Congratulations to the winner of the Carol Shields Prize for Fiction, Fatimah Asghar for When We Were Sisters.
“A debut novel written by a skilled, assured hand, When We Were Sisters absolutely dazzles. Following three orphaned Muslim American siblings as they navigate great loss and painful comings of age, Fatimah Asghar weaves narrative threads as exacting and spare as luminous poems, their fragility a mere guise for their complete, unflinching indestructibility. Noreen, Aisha, and Kausar show us what they truly need to survive, even when everything seems taken away.

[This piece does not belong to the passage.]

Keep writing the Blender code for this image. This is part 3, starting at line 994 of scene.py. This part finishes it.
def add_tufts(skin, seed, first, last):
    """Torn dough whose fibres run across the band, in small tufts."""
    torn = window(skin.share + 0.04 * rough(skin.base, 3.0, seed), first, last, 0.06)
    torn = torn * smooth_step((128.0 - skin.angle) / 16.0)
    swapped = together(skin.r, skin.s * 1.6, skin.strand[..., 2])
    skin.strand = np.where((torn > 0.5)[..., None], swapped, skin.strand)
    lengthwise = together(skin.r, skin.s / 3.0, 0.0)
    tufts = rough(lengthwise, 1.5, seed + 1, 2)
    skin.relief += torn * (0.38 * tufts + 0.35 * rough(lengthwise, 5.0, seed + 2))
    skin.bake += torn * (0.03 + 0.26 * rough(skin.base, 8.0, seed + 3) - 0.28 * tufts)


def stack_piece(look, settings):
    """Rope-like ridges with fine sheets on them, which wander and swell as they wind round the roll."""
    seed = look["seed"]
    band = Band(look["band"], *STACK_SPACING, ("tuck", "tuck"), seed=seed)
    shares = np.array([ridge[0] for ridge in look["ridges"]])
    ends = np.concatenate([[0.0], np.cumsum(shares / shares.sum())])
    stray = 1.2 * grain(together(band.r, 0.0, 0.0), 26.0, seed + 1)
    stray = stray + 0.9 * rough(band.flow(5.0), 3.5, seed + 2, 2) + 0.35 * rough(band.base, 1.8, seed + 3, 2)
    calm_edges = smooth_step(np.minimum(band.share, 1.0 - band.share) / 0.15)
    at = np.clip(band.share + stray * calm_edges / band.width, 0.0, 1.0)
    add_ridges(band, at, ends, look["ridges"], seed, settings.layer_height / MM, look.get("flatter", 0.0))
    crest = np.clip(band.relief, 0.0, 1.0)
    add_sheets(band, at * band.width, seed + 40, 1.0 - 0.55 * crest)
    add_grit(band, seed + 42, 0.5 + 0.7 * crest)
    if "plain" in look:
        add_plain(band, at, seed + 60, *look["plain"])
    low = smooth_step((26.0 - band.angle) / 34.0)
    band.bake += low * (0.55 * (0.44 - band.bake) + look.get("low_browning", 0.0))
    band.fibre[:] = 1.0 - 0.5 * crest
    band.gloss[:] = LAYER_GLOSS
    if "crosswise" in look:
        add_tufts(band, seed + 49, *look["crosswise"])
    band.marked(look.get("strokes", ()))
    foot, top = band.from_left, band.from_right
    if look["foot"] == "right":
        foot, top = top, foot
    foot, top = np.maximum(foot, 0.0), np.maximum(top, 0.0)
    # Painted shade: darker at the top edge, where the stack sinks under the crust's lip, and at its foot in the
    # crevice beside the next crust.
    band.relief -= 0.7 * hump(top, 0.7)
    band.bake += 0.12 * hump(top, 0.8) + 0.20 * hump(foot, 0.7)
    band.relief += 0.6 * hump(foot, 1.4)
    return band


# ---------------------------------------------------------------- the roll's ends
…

Asghar's novel is a tour de force, at once stirring and beautiful, breathtaking in its lyricism, and head-turning in its experimentations.”
—Jury Citation
This heartrending, lyrical work traces the intense bond of three orphaned siblings who, after their parents die, are left to raise one another. The youngest, Kausar, grapples with the loss of their parents while charting her own understanding of gender; Aisha, the middle sister, tries to hold on to her sense of family; and Noreen, the eldest, does her best in the role of sister-mother while creating a life for herself. When We Were Sisters tenderly examines the bonds and fractures of sisterhood, names the perils of being three Muslim American girls alone against the world, and ultimately illustrates how those who’ve lost everything might still make homes in one another.
About Fatimah Asghar
Fatimah Asghar, author of If They Come for Us, is a poet, filmmaker, educator, and performer. They are the writer and co-creator of Brown Girls, an Emmy- nominated web series that highlights friendships between women of color. Along with Safia Elhillo, they are the editor of Halal If You Hear Me, an anthology that celebrates Muslim writers who are also women, queer, gender-nonconforming, and/or trans. A co-producer on Disney+’s Ms. Marvel, they wrote the “Time and Again” episode.